Aber viel mehr als anderen mit der Düsterkeit der Welt auf die Nerven zu fallen, hat der aufrechte Metaller mit der Musik ein Ventil für die eigenen düsteren Anwandlungen. Die kann man natürlich auch überbewerten, was wiederum recht ungesunde Folgen haben kann; das vor allem in Verbindung mit entsprechenden Ideologien und einem Feuerzeug. Das ist dann aber der Metal, der mehr mit Lifestyle als mit Kunst zu tun hat; und womöglich auch mehr mit Langeweile als mit echtem Weltschmerz. Denn dazu braucht es immer ein gerüttelt’ Maß an existentieller Verzweiflung.

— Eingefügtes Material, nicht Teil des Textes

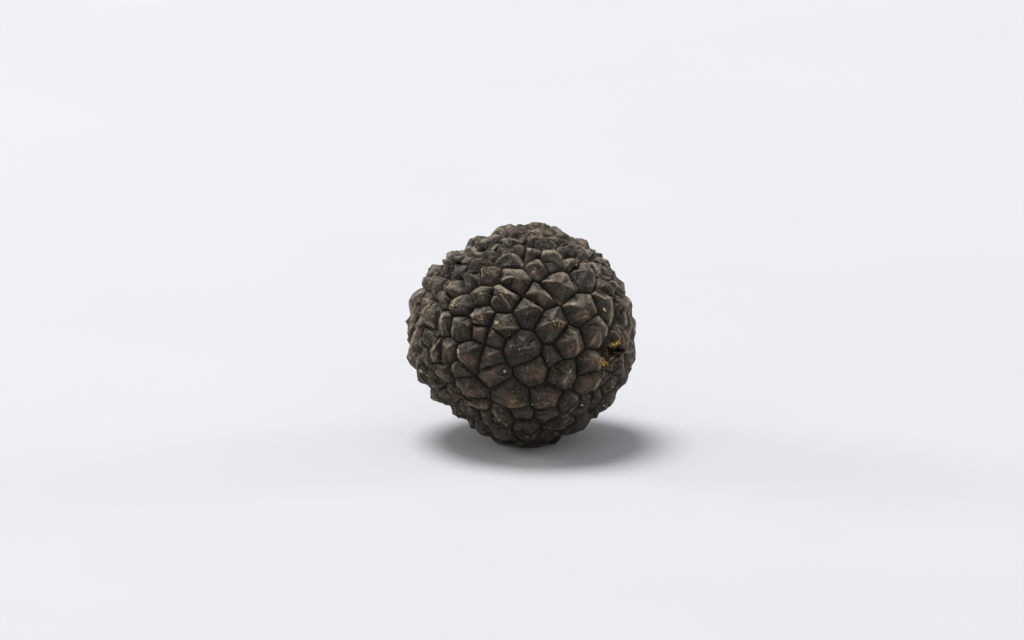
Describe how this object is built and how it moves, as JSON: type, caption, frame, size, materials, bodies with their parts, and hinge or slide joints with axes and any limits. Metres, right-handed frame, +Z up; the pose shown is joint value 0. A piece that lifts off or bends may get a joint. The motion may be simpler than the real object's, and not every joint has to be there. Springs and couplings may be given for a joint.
{
  "type": "black truffle",
  "caption": "Whole black truffle: a nearly round fungus body covered in low polygonal warts with a net of narrow furrows between them, resting on its worn underside.",
  "frame": {"origin": "middle of the bounding box's bottom face, on the surface that the truffle rests on", "axes": "+Z up from the worn underside; -Y the way the show face looks; +X to the right of the show face, along the truffle's greatest breadth"},
  "size_m": [0.04, 0.0388, 0.0377],
  "materials": {
    "skin": "matte"
  },
  "bodies": {
    "root": {"truffle": "skin"}
  },
  "joints": []
}
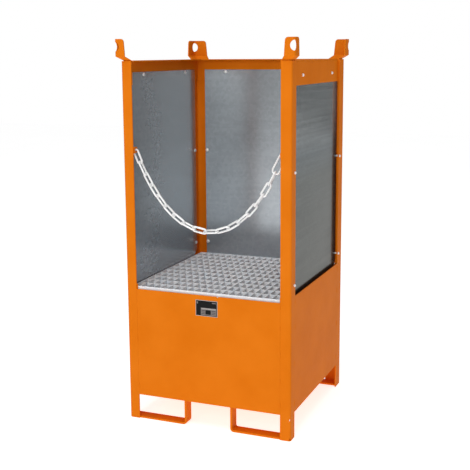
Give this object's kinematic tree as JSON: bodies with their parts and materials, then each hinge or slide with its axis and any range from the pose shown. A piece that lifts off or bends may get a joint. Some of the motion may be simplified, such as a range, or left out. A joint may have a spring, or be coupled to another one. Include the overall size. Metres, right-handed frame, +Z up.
{
  "type": "drum spill containment station",
  "caption": "Stackable steel drum station: sump tank on fork loops, grating, sheet walls on three sides and a safety chain across the open front.",
  "frame": {"origin": "on the floor under the middle of the station", "axes": "+Z up, +Y towards the rear wall, the open front with its chain towards -Y"},
  "size_m": [0.766, 0.77, 1.608],
  "materials": {
    "orange_paint": "satin",
    "galvanised_sheet": "satin",
    "galvanised_grating": "satin",
    "bright_zinc": "gloss",
    "label": "satin"
  },
  "bodies": {
    "frame": {"post_front_left": "orange_paint", "post_front_right": "orange_paint", "post_rear_left": "orange_paint", "post_rear_right": "orange_paint", "stacking_lug_front_left": "orange_paint", "stacking_lug_front_right": "orange_paint", "stacking_lug_rear_left": "orange_paint", "stacking_lug_rear_right": "orange_paint", "fork_loop_front_left": "orange_paint", "fork_loop_front_right": "orange_paint", "fork_loop_rear_left": "orange_paint", "fork_loop_rear_right": "orange_paint", "sump_tank": "orange_paint", "rail_left": "orange_paint", "rail_right": "orange_paint", "rail_rear": "orange_paint", "wall_panel_left": "galvanised_sheet", "wall_panel_right": "galvanised_sheet", "wall_panel_rear": "galvanised_sheet", "bolt_left_lower_a": "bright_zinc", "bolt_left_middle_a": "bright_zinc", "bolt_left_top_a": "bright_zinc", "bolt_left_lower_b": "bright_zinc", "bolt_left_middle_b": "bright_zinc", "bolt_left_top_b": "bright_zinc", "bolt_right_lower_a": "bright_zinc", "bolt_right_middle_a": "bright_zinc", "bolt_right_top_a": "bright_zinc", "bolt_right_lower_b": "bright_zinc", "bolt_right_middle_b": "bright_zinc", "bolt_right_top_b": "bright_zinc", "bolt_rear_lower_a": "bright_zinc", "bolt_rear_middle_a": "bright_zinc", "bolt_rear_top_a": "bright_zinc", "bolt_rear_lower_b": "bright_zinc", "bolt_rear_middle_b": "bright_zinc", "bolt_rear_top_b": "bright_zinc", "chain_eye_right": "orange_paint", "chain_eye_left": "orange_paint", "label_plate": "label"},
    "grating": {"grating": "galvanised_grating"},
    "chain": {"chain_link_01": "bright_zinc", "chain_link_02": "bright_zinc", "chain_link_03": "bright_zinc", "chain_link_04": "bright_zinc", "chain_link_05": "bright_zinc", "chain_link_06": "bright_zinc", "chain_link_07": "bright_zinc", "chain_link_08": "bright_zinc", "chain_link_09": "bright_zinc", "chain_link_10": "bright_zinc", "chain_link_11": "bright_zinc", "chain_link_12": "bright_zinc", "chain_link_13": "bright_zinc", "chain_link_14": "bright_zinc", "chain_link_15": "bright_zinc", "chain_link_16": "bright_zinc", "chain_link_17": "bright_zinc", "snap_hook": "bright_zinc"},
    "gate": {"snap_hook_gate": "bright_zinc"}
  },
  "joints": [
    {"name": "grating_tilt", "type": "hinge", "parent": "frame", "child": "grating", "pos_m": [0, 0.3485, 0.585], "axis": [-1, 0, 0], "range_deg": [0, 75]},
    {"name": "chain_swing", "type": "hinge", "parent": "frame", "child": "chain", "pos_m": [0, -0.345, 1.1595], "axis": [1, 0, 0], "range_deg": [-10, 55]},
    {"name": "gate_swing", "type": "hinge", "parent": "chain", "child": "gate", "pos_m": [0.31136, -0.345, 1.09969], "axis": [0, 1, 0], "range_deg": [-10, 0], "stiffness_Nm_per_rad": 0.05}
  ]
}
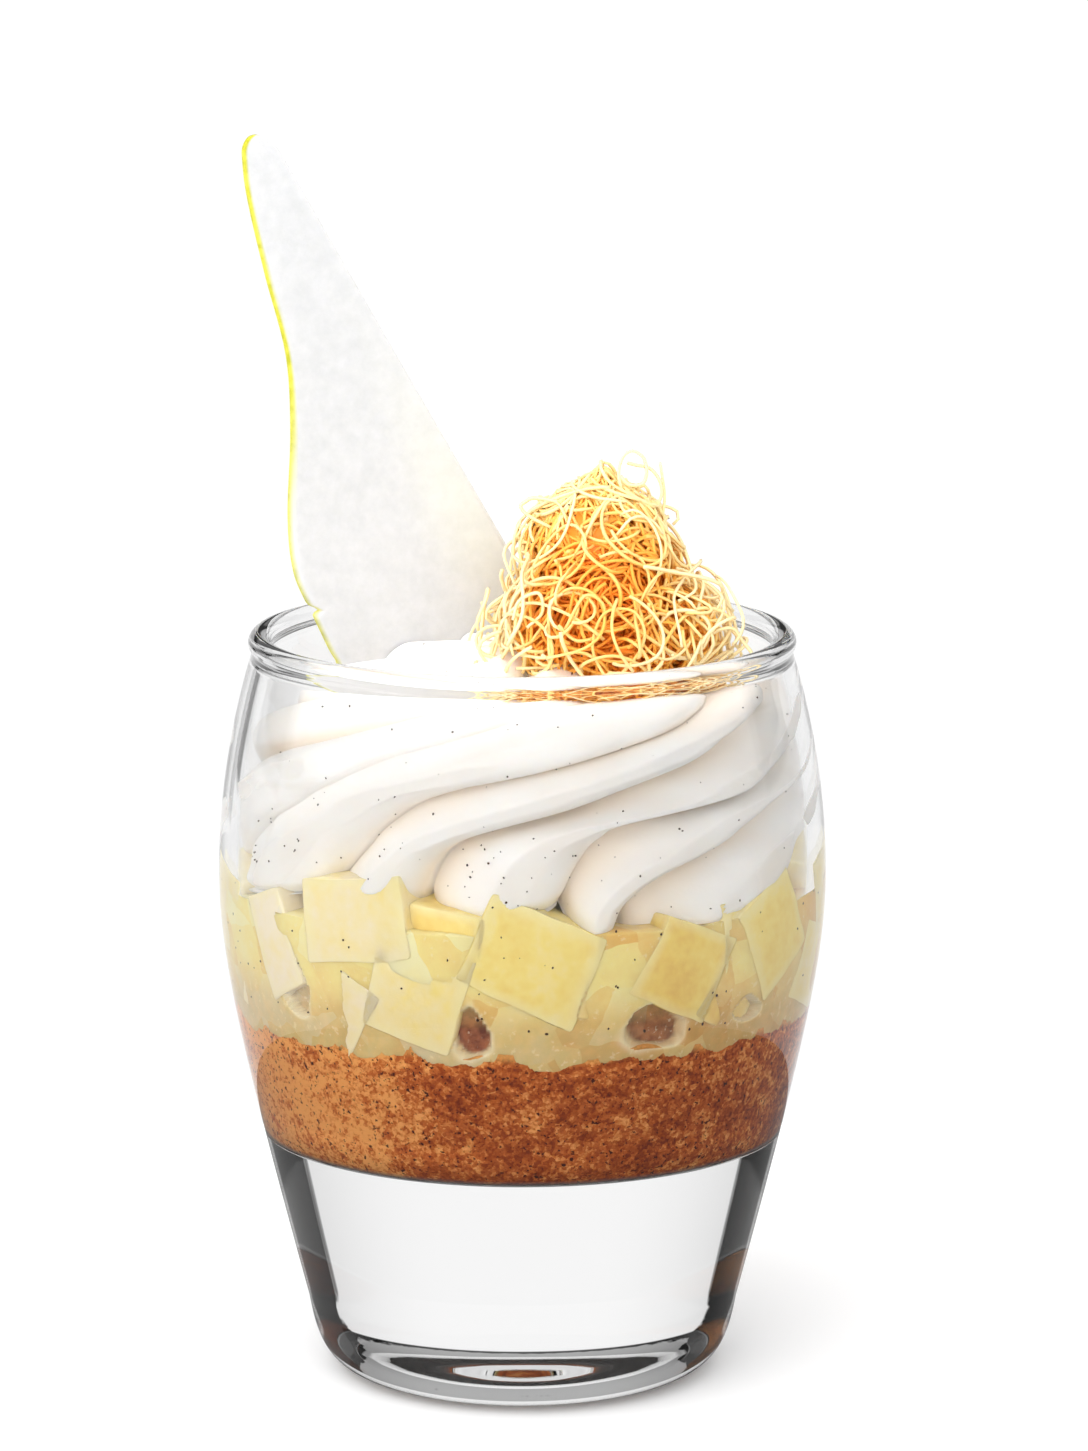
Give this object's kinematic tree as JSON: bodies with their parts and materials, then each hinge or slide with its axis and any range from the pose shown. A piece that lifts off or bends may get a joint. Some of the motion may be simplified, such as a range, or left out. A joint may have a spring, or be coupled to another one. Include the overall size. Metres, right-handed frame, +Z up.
{
  "type": "layered pear dessert in a glass",
  "caption": "Short heavy-based glass filled with spiced biscuit crumb, diced pear and a piped cream swirl, topped with a pear slice and a nest of crisp pastry threads.",
  "frame": {"origin": "centre of the glass's foot on the surface that it stands on; the pear slice that leans out on the left stays inside the belly's width", "axes": "+Z up, -Y towards the viewer of the shown side, +X to the viewer's right"},
  "size_m": [0.0798, 0.0798, 0.1631],
  "materials": {
    "glass": "clear polished",
    "biscuit": "coarse baked crumb",
    "pear": "wet translucent fruit",
    "cream": "smooth whipped cream",
    "slice": "thin translucent fruit",
    "pastry": "crisp baked threads"
  },
  "bodies": {
    "root": {"glass": "glass", "biscuit_crumb": "biscuit", "diced_pear": "pear", "vanilla_cream": "cream", "pear_slice": "slice", "pastry_nest": "pastry"}
  },
  "joints": []
}
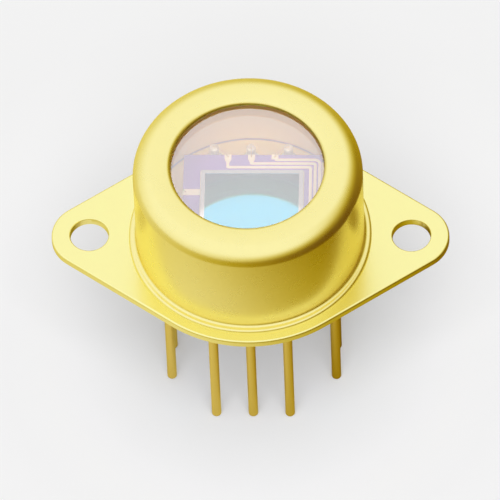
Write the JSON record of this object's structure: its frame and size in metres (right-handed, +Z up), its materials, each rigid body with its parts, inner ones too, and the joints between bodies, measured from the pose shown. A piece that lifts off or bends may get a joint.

Und wenn Musik – egal ob Metal oder nicht – Ausdruck von etwas Echtem bleiben soll, in dem wir uns als Zuhörer wiederfinden können, muss sie auch organisch bleiben. Dann müssen wir ihr erlauben, dass sie sich wandelt und weiterentwickelt, weil auch der Mensch, der sie schreibt, nicht gleich bleibt. Wenn der Death Metal seine kathartische Wirkung zur Gänze entfaltet halt, dann muss man andere Ausdrucksmöglichkeiten finden. Dann darf es auch mal Pfauen als Albumcovers geben, und Songs mit Blumen im Titel.
Bei der Show in Zürich zeigt sich: Auch die ältesten Fans, auch die, die so aussehen, als würden sie nicht vor Sonnenuntergang aufstehen, sind sehr glücklich damit. Weil es auch im Metal nicht nur um Haltung oder Ideologie geht. Sondern einfach um richtig gute Musik, die richtig viel zu sagen hat. Das haben wir unter anderem Opeth zu verdanken.
Das neueste Album „Sorceress“ ist mit dem vorhergehenden „Pale Communion“ musikalisch am vielschichtigsten und komplexesten.
Für die milden Metalfans ist „Damnation“ sicher der schönste Einstieg in das Opeth-Universum. Mit „Deliverance“, das fast zeitgleich erschienen ist, kann man sich aus der anderen Richtung nähern – es gilt mit als eines ihrer härtesten Alben. „Ghost Reveries“ dagegen ist eine wirklich schöne, vielseitige Platte, auf der für alle etwas dabei ist.